Re: [PATCH] Integer overflow in timestamp[tz]_part() and date/time boundaries check - Mailing list pgsql-hackers

From Vitaly Burovoy
Subject Re: [PATCH] Integer overflow in timestamp[tz]_part() and date/time boundaries check
Date
Msg-id CAKOSWNmraFH4jjFKd5TKBdUoBBo_G7pT9cE9Y-n3XCK=8e1M=Q@mail.gmail.com
Whole thread Raw
In response to Re: [PATCH] Integer overflow in timestamp[tz]_part() and date/time boundaries check  (Mark Dilger <hornschnorter@gmail.com>)
Responses Re: [PATCH] Integer overflow in timestamp[tz]_part() and date/time boundaries check
List pgsql-hackers
On 2016-03-15, Mark Dilger <hornschnorter@gmail.com> wrote:
>
>> On Mar 14, 2016, at 5:12 PM, Vitaly Burovoy <vitaly.burovoy@gmail.com>
>> wrote:
>>
>> On 3/14/16, Mark Dilger <hornschnorter@gmail.com> wrote:
>>> The first thing I notice about this patch is that
>>> src/include/datatype/timestamp.h
>>> has some #defines that are brittle.  The #defines have comments
>>> explaining
>>> their logic, but I'd rather embed that in the #define directly:
>>>
>>> This:
>>>
>>> +#ifdef HAVE_INT64_TIMESTAMP
>>> +#define MIN_TIMESTAMP  INT64CONST(-211813488000000000)
>>> +/* == (0 - POSTGRES_EPOCH_JDATE) * 86400 * USECS_PER_SEC */
>>> +#define MAX_TIMESTAMP  INT64CONST(9223371331200000000)
>>> +/* == (JULIAN_MAX4STAMPS - POSTGRES_EPOCH_JDATE) * 86400 *
>>> USECS_PER_SEC
>>> */
>>> +#else
>>> +#define MIN_TIMESTAMP  -211813488000.0
>>> +/* == (0 - POSTGRES_EPOCH_JDATE) * 86400 */
>>> +#define MAX_TIMESTAMP  9223371331200.0
>>> +/* == (JULIAN_MAX4STAMPS - POSTGRES_EPOCH_JDATE) * 86400 */
>>> +#endif
>>>
>>> Could be written as:
>>>
>>> #ifdef HAVE_INT64_TIMESTAMP
>>> #define MIN_TIMESTAMP
>>> ((INT64CONST(0) - POSTGRES_EPOCH_JDATE) * USECS_PER_DAY)
>>> #define MAX_TIMESTAMP
>>> ((JULIAN_MAX4STAMPS - POSTGRES_EPOCH_JDATE) * USECS_PER_DAY)
>>> #else
>>> #define MIN_TIMESTAMP
>>> ((INT64CONST(0) - POSTGRES_EPOCH_JDATE) * SECS_PER_DAY)
>>> #define MAX_TIMESTAMP
>>> ((JULIAN_MAX4STAMPS - POSTGRES_EPOCH_JDATE) * SECS_PER_DAY)
>>> #endif
>>>
>>> I assume modern compilers would convert these to the same constants at
>>> compile-time,
>>
>> Firstly, Postgres is compiling not only by modern compilers.
>
> Do you have an example of a compiler that will not do this constant folding
> at compile time?

No, I'm not good at knowing features of all versions and all kings of
compilers, but I'm sure constants are better than expressions for big
values. =)

>>> rather than impose a runtime penalty.
>>
>> Secondary, It is hard to write it correctly obeying Postgres' coding
>> standard (e.g. 80-columns border) and making it clear: it is not so
>> visual difference between USECS_PER_DAY and SECS_PER_DAY in the
>> expressions above (but it is vivid in comments in the file).
>
> Hmm.  I think using USECS_PER_DAY is perfectly clear, but that is a
> personal
> opinion.  I don't see any way to argue if you don't see it that way.

I'm talking about perception of the constants when they a very similar
but they are not justified by a single column (where difference
_in_expressions_ are clear).

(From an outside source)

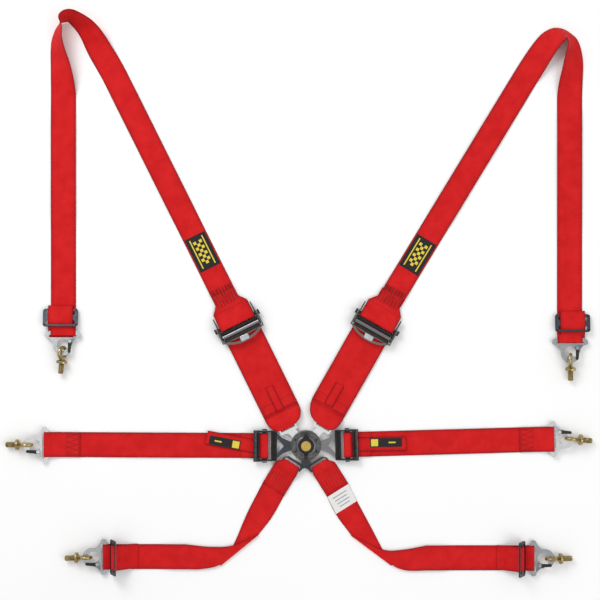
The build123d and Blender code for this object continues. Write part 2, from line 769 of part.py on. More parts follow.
def leg_webbing(side):
    name = side + "_leg"
    bar = LEG_BARS[side]
    top = WEB + LAYER_GAP
    low, high = TONGUE_Z - WRAP_GAP, TONGUE_Z + TONGUE_T + WRAP_GAP
    wrap = ribbon(bar, [(52, top), (22, top), (9, high), (-3.2, high), (-3.2, low), (7, low),
                        (20, WEB), (60, WEB)], BELT_W)
    upper, outward, fold = LEG_SHAPES[side]
    over = 2 * WEB
    run_plane = belt_plane(*ANCHORS[name][:3])
    run = ribbon(run_plane, [(0, over + WEB), (24, over + WEB), (54, WEB)] + hook_end(name, 50), BELT_W)
    inner_side = 25 if side == "left" else -25
    corners = []
    for across in (-inner_side, inner_side):
        spot = point_on(bar, 60, across)
        corners.append((spot.X, spot.Y))
    start, end = Vector(*fold[0]), Vector(*fold[1])
    crease = (end - start).normalized()
    outside = Vector(crease.Y, -crease.X) if side == "right" else Vector(-crease.Y, crease.X)
    across = Plane(origin=(start.X, start.Y, WEB * 1.5), x_dir=outside, z_dir=crease)
    with BuildPart() as webbing:
        add(wrap)
        with BuildSketch():
            with BuildLine():
                Polyline(*corners, *upper, close=True)
            make_face()
        extrude(amount=WEB)
        with BuildSketch(Plane.XY.offset(over)):
            with BuildLine():
                Polyline(*outward, close=True)
            make_face()
        extrude(amount=WEB)
        with BuildSketch(across):
            Circle(1.5 * WEB)
            Circle(0.5 * WEB, mode=Mode.SUBTRACT)
            with Locations((-1.5 * WEB, 0)):
                Rectangle(3 * WEB, 3 * WEB, mode=Mode.SUBTRACT)
        extrude(amount=(end - start).length)
        add(run)
        sign = 1 if side == "left" else -1
        with BuildSketch(bar.offset(-1)):
            with BuildLine():
                Polyline((-7, -12.5 * sign), (-4, -12.5 * sign), (5, -19.5 * sign), (13, -25.1 * sign),
                         (-7, -25.1 * sign), close=True)
            make_face()
            with BuildLine():
                Polyline((-7, 22.5 * sign), (3, 22.5 * sign), (12, 25.1 * sign), (-7, 25.1 * sign),
                         close=True)
            make_face()
        extrude(amount=20, mode=Mode.SUBTRACT)
    save(webbing.part, name + "_webbing")


# ---------------------------------------------------------------- every piece

buckle()
for side, doubled in (("left", 72), ("right", 68)):
    lap_tongue(side)
    lap_adjuster_frame(side)
    lap_adjuster_pin(side)
    lap_grip_bar(side)
    lap_webbing(side, doubled)
lap_pull_tab("left", 169.5)
lap_pull_tab("right", 1)
for side in ("left", "right"):
    shoulder_tongue(side)
    shoulder_lower_webbing(side)
    shoulder_loop_webbing(side)
    shoulder_upper_webbing(side)
    shoulder_adjuster_frame(side)
    shoulder_adjuster_bars(side)
    shoulder_lever(side)
for name in SLIDES:
    slide(name)
leg_connector()
leg_webbing("left")
leg_webbing("right")
for name in ANCHORS:
    snap_hook(name)
    gate(name)
    eye_bolt(name)
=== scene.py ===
import json
import math

import bmesh
import bpy
from mathutils import Matrix, Vector, noise


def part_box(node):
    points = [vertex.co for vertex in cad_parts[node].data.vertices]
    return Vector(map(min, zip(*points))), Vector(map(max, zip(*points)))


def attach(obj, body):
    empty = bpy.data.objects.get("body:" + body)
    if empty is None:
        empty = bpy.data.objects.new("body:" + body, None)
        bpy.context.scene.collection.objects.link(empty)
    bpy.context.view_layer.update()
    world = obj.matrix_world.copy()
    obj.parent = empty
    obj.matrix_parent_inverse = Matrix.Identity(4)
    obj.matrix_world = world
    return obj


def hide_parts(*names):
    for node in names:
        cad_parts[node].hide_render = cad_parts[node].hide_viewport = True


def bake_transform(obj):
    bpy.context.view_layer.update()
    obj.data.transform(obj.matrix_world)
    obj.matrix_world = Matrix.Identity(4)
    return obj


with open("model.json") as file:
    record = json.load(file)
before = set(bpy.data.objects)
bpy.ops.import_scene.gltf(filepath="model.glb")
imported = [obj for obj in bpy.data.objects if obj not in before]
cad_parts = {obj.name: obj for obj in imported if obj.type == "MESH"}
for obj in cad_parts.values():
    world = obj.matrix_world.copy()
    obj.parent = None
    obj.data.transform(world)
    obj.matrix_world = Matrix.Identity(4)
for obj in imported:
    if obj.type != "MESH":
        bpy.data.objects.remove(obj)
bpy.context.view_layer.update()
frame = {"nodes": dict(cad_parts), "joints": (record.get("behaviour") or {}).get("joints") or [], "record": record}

# Lengths are in millimetres and Place turns them into metres in the row frame. Webbing
# paths run along a belt, seen from its side: x along the belt, y up from the floor.
MM = 0.001
WEB = 1.5                  # thickness of the webbing
BELT_W = 50                # 2 inch webbing
SHOULDER_W = 75            # 3 inch webbing
TAB_W = 28                 # pull tabs of the lap belts
TOP = WEB + 0.3            # underside of a second layer lying on the first
TONGUE_Z = 6               # underside of the tongues
TONGUE_T = 3
WRAP = 0.2                 # space between a bar and the webbing round it
SIDES = ("left", "right")
ANCHORS = ("left_lap", "right_lap", "left_shoulder", "right_shoulder", "left_leg", "right_leg")
JOINTS = {joint["name"]: joint for joint in frame["joints"]}
UP = Vector((0, 0, 1))


# ---------------------------------------------------------------- places

class Place:
    """a local frame in the row frame: x along, y to the left of it, z up"""

    def __init__(self, origin, along, up=UP):
        self.origin = Vector(origin)
        self.z = Vector(up).normalized()
        along = Vector(along)
        self.x = (along - self.z * along.dot(self.z)).normalized()
        self.y = self.z.cross(self.x)

    def at(self, along, across=0.0, up=0.0):
        return self.origin + (self.x * along + self.y * across + self.z * up) * MM

    def moved(self, along=0.0, across=0.0, up=0.0):
        return Place(self.at(along, across, up), self.x, self.z)

    def turned(self, degrees):
        return Place(self.origin, Matrix.Rotation(math.radians(degrees), 3, self.z) @ self.x, self.z)


def joint_pos(name):
    return Vector(JOINTS[name]["pos_m"])


def joint_axis(name):
    return Vector(JOINTS[name]["axis"])


def level(vector):
    return Vector((vector.x, vector.y, 0)).normalized()


LAP_PIN = (82.5, 7)        # adjuster pin of a lap belt, along and up
PIVOT_Z = 10               # pivot pin of a shoulder adjuster


def lap_place(side):
    """on the floor under the buckle, x out along the lap belt"""
    joint = side + "_lap_grip"
    pin = Place(joint_pos(joint), joint_axis(joint).cross(UP) * -1)
    return pin.moved(-LAP_PIN[0], 0, -LAP_PIN[1])


def adjuster_place(side):
    """on the floor under the adjuster's pivot pin, x down the belt to the buckle"""
    joint = side + "_shoulder_lever_lift"
    return Place(joint_pos(joint), joint_axis(joint).cross(UP) * -1).moved(up=-PIVOT_Z)


def hook_place(name):
    """in the middle of the ring, in the plane of the hook's plate, x towards the nose"""
    centre = joint_pos(name + "_eye_bolt_swing")
    normal = joint_axis(name + "_gate_open")
    if normal.z < 0:
        normal = -normal
    return Place(centre, level(-normal), normal)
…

There was a difference by a single char
("U") only which is not so obvious without deep looking on it (be
honest I'd missed it until started to write an answer).

>> or "Why is INT64CONST set for
>> MIN_TIMESTAMP, but not for MAX_TIMESTAMP?" (JULIAN_MAX4STAMPS is _not_
>> int64).
>
> I was only casting the zero to int64.  That doesn't seem necessary, so it
> can
> be removed.  Both MIN_TIMESTAMP and MAX_TIMESTAMP were defined
> in terms of USECS_PER_DAY, which itself is defined in terms of INT64CONST,
> so I believe they both work out to be an int64 constant.

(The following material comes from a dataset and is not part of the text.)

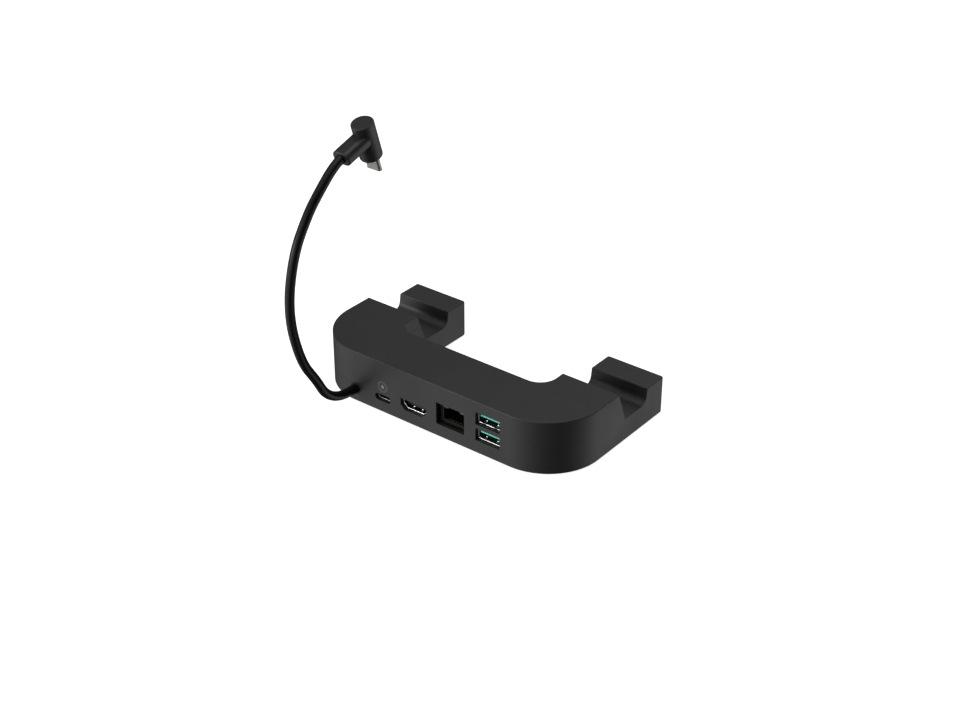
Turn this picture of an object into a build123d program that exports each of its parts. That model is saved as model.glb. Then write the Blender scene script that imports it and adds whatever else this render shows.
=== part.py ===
from build123d import *
from math import pi, radians, sqrt, tan
import os

# A dock for a handheld game console: a U-shaped housing that stands on rubber feet, with a row of
# sockets in its rear face, two cradle arms whose grooves hold the console leaning back, and a
# captive lead that arches over the housing to a right-angle plug.
# +X runs along the row of sockets, +Y from the sockets to the cradle prongs, +Z up. The origin is
# on the floor, under the middle of the housing.

os.makedirs("parts", exist_ok=True)

# Housing
width = 151.0
depth = 82.4
body_height = 27.4
wall = 2.0
corner_radius = 28.7
bar_depth = 29.8
arm_width = 31.6
notch_radius = 9.0
edge_radius = 0.7
prong_edge_radius = 1.1
toe_radius = 1.8
seam_gap = 0.15
base_thickness = 2.2

# Cradle grooves: setbacks from the rear face, heights above the housing's lower edge
lip_setback = 44.3
back_lean = 20.5
groove_height = 11.2
prong_setback = 68.6
prong_lean = 8.0
prong_height = 19.3
groove_radius = 4.0

# Feet and the screws that hold the base plate
foot_height = 0.8
foot_radius = 5.5
foot_recess = 0.8
foot_gap = 0.1
foot_chamfer = 0.25
rear_foot_inset = 29.5
rear_foot_setback = 11.5
front_foot_inset = 9.5
screw_radius = 1.1
screw_length = 6.0
screw_head_radius = 2.2
screw_head_height = 1.3
screw_gap = 0.2
boss_radius = 3.2
bar_boss_x = 60.0
bar_boss_setback = 19.0
groove_boss_gap = 2.0

# Main board, standing on posts
board_clearance = 4.3
board_thickness = 1.6
board_left = -52.0
board_right = 47.0
board_rear_gap = 1.2
board_front_gap = 1.0
lead_bay_edge = -41.0
lead_bay_depth = 12.0
post_radius = 2.4
post_inset = 2.9
post_rear_inset = 3.6

# What is soldered to the board: place along X, distance in from the front edge, footprint, height
board_blocks = {
    "hub_chip": (-20.5, 6.3, 8.0, 8.0, 0.9),
    "video_chip": (-9.7, 6.3, 7.0, 7.0, 0.9),
    "network_transformer": (35.2, 4.6, 12.7, 7.0, 4.0),
    "power_inductor": (-31.0, 6.3, 7.0, 7.0, 3.2),
    "crystal": (-0.8, 5.3, 2.5, 3.2, 0.8),
}
block_chamfer = 0.1
network_chip_width = 4.6
network_chip_height = 0.9
network_chip_inset = 8.0
capacitor_x = -38.2
capacitor_inset = 6.4
capacitor_pitch = 6.2
capacitor_radius = 2.5
capacitor_height = 5.4
capacitor_chamfer = 0.4
terminal_width = 8.0
terminal_length = 5.4
terminal_height = 4.5
terminal_overhang = 0.1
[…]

I hope so. But in such cases I'd prefer to _begin_ calculations from
int64, not to _finish_ by it.
It is impossible to pass constants (like JULIAN_MAX4STAMPS) to
INT64CONST macros. Inserting "(int64)" makes rows larger by 7 chars...
;-)

>>> The #defines would be less brittle in
>>> the event, for example, that the postgres epoch were ever changed.
>>
>> I don't think it is real, and even in such case all constants are
>> collected together in the file and will be found and changed at once.
>
> I agree that they would be found at once.  I disagree that the example
> is not real, as I have changed the postgres epoch myself in some builds,
> to be able to use int32 timestamps on small devices.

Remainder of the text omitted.